Entries from a dataset
|---|

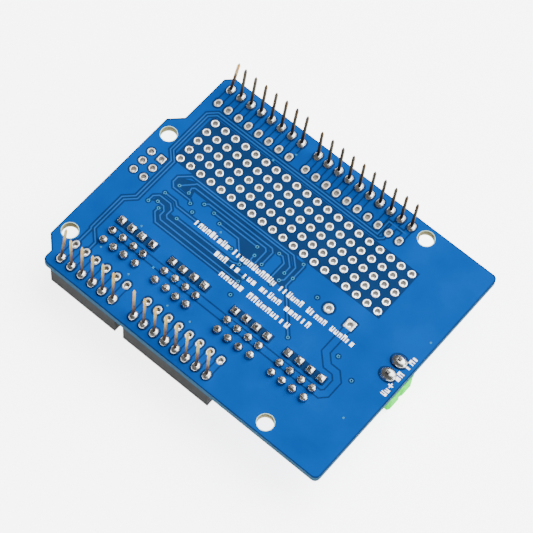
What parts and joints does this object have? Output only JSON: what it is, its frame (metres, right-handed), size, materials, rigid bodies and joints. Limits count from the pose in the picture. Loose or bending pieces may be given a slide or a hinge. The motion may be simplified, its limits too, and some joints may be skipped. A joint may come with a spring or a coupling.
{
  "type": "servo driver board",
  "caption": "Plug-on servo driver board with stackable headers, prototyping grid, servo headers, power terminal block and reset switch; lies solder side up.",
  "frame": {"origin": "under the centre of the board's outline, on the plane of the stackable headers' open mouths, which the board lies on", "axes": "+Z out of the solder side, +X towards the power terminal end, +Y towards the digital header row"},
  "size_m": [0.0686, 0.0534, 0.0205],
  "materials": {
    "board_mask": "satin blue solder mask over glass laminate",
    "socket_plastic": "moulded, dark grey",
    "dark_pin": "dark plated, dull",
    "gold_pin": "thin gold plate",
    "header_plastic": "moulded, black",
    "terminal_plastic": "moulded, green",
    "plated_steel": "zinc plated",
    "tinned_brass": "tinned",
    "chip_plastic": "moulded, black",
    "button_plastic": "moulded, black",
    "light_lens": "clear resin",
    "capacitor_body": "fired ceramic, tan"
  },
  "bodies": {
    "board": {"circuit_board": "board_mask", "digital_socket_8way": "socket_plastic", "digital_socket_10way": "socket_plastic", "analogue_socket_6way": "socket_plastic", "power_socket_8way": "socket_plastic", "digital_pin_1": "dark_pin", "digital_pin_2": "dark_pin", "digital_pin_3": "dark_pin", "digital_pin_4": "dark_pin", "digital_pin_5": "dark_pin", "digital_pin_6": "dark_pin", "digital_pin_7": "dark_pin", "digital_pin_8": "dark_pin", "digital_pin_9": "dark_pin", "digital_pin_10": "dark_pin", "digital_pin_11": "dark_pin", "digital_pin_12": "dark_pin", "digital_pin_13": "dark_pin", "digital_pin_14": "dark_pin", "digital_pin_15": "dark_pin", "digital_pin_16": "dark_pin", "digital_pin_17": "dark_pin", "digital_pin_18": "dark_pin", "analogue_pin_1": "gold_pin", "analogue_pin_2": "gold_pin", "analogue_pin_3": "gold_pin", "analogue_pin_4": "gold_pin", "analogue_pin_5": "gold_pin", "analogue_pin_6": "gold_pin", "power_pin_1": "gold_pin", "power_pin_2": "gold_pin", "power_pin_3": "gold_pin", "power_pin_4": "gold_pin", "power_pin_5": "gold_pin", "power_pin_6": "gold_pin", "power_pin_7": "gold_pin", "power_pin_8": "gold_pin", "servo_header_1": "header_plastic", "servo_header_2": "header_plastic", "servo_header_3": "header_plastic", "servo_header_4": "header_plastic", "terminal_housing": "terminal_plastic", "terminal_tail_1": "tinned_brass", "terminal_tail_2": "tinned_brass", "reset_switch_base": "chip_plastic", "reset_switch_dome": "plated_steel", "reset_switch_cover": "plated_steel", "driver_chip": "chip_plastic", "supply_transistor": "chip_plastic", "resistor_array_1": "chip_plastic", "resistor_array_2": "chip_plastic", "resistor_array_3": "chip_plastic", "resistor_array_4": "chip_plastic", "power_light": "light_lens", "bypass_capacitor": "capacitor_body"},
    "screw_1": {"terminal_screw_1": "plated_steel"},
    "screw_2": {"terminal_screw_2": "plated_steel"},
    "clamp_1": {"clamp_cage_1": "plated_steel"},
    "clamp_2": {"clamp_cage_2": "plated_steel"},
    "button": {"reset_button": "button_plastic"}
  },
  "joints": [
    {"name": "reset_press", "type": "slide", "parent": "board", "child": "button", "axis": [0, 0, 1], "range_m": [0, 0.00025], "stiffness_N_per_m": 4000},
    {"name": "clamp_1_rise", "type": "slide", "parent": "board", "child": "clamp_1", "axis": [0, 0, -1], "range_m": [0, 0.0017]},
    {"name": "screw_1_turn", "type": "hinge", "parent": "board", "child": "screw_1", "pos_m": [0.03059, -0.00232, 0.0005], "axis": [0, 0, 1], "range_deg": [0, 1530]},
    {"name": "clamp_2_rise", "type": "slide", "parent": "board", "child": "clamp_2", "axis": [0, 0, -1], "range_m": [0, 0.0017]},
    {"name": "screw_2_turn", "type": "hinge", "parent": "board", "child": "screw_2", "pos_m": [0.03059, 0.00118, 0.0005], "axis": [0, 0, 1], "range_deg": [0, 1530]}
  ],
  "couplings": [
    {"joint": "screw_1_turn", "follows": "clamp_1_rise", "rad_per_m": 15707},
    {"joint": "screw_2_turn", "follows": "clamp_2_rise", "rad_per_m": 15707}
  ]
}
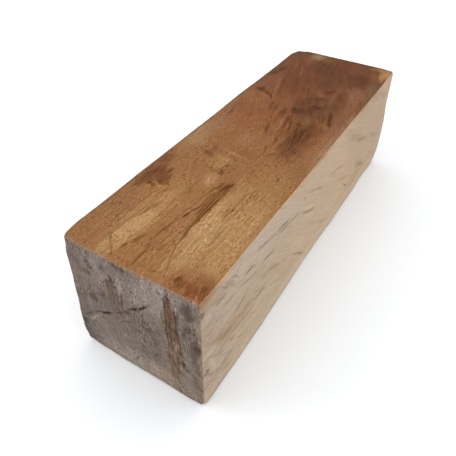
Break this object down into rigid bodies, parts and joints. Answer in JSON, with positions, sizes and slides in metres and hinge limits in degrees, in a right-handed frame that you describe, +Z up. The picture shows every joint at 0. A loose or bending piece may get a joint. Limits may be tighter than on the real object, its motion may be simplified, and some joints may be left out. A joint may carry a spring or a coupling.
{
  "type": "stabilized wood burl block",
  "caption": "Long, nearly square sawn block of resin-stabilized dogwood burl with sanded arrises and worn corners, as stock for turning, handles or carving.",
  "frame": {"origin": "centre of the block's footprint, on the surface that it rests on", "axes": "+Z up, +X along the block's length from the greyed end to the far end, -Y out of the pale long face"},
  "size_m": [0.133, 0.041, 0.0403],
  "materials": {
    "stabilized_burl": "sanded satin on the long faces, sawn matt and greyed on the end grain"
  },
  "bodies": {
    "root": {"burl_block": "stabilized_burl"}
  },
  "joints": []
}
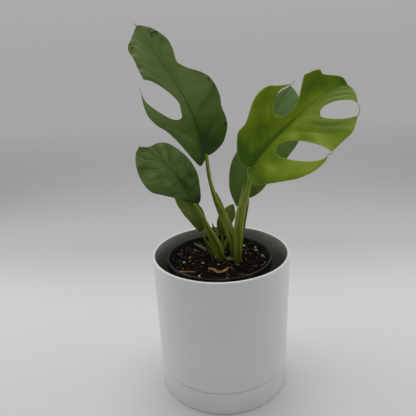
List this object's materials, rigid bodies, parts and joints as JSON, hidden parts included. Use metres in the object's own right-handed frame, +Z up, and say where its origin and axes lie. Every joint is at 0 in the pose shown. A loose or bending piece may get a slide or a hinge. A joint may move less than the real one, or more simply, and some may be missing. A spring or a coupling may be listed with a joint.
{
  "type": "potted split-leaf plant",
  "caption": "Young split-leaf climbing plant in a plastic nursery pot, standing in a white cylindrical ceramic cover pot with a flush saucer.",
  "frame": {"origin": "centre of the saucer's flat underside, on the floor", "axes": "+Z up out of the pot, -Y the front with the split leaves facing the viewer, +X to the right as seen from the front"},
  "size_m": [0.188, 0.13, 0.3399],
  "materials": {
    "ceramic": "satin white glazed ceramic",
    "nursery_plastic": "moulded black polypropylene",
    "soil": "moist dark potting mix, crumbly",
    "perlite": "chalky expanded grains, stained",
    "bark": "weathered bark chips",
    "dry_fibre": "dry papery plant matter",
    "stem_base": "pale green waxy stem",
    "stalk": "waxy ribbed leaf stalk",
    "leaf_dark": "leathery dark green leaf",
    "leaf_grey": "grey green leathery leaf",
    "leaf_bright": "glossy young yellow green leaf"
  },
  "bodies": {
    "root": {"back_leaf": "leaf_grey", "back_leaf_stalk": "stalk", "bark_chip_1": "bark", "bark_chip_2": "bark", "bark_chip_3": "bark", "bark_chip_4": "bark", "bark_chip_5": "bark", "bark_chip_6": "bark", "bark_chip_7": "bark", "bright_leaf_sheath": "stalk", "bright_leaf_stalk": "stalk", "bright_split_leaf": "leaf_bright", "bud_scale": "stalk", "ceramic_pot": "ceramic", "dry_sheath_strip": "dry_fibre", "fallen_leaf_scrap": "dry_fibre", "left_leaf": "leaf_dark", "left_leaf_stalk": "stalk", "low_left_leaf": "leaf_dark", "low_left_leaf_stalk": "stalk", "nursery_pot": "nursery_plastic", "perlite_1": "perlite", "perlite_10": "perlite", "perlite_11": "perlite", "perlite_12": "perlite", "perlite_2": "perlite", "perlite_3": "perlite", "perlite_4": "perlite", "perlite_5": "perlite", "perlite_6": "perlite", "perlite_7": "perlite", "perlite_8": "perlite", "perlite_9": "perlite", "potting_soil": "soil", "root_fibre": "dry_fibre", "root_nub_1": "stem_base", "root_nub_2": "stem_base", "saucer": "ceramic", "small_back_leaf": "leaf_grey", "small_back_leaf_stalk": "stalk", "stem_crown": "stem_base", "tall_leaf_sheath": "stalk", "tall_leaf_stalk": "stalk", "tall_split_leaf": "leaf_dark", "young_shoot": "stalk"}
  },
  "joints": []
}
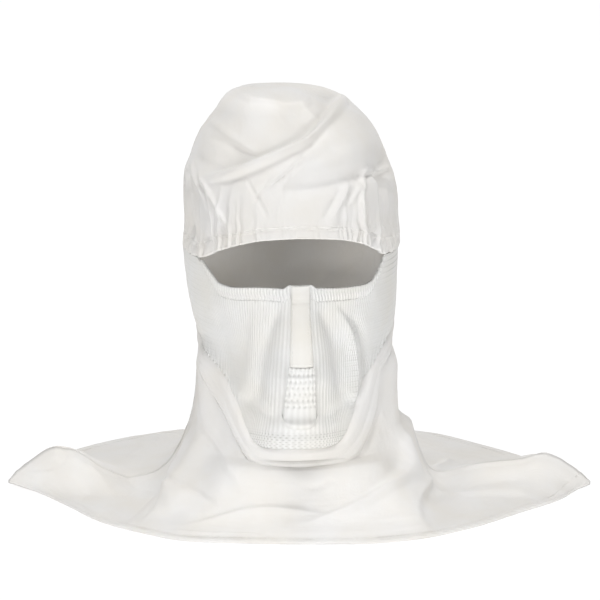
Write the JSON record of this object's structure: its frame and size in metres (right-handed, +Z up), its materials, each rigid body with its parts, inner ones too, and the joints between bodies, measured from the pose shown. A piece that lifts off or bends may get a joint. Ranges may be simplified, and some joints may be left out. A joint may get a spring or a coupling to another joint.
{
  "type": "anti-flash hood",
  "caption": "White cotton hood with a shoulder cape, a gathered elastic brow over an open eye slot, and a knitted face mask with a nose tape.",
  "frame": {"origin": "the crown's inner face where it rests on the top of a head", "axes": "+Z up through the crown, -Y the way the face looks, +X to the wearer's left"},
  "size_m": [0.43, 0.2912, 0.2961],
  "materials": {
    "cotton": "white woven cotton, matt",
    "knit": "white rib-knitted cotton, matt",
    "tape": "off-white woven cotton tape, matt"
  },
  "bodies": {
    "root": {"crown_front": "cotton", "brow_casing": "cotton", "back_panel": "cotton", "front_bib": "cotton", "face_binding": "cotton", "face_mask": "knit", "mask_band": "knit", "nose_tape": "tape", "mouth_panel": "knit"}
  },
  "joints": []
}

|---|

Given task – Only the lines from the one containing "Write the JSON" through the end of the material should be reproduced, exactly, with both ends included.

Task solution –
Write the JSON record of this object's structure: its frame and size in metres (right-handed, +Z up), its materials, each rigid body with its parts, inner ones too, and the joints between bodies, measured from the pose shown. A piece that lifts off or bends may get a joint. Ranges may be simplified, and some joints may be left out. A joint may get a spring or a coupling to another joint.
{
  "type": "anti-flash hood",
  "caption": "White cotton hood with a shoulder cape, a gathered elastic brow over an open eye slot, and a knitted face mask with a nose tape.",
  "frame": {"origin": "the crown's inner face where it rests on the top of a head", "axes": "+Z up through the crown, -Y the way the face looks, +X to the wearer's left"},
  "size_m": [0.43, 0.2912, 0.2961],
  "materials": {
    "cotton": "white woven cotton, matt",
    "knit": "white rib-knitted cotton, matt",
    "tape": "off-white woven cotton tape, matt"
  },
  "bodies": {
    "root": {"crown_front": "cotton", "brow_casing": "cotton", "back_panel": "cotton", "front_bib": "cotton", "face_binding": "cotton", "face_mask": "knit", "mask_band": "knit", "nose_tape": "tape", "mouth_panel": "knit"}
  },
  "joints": []
}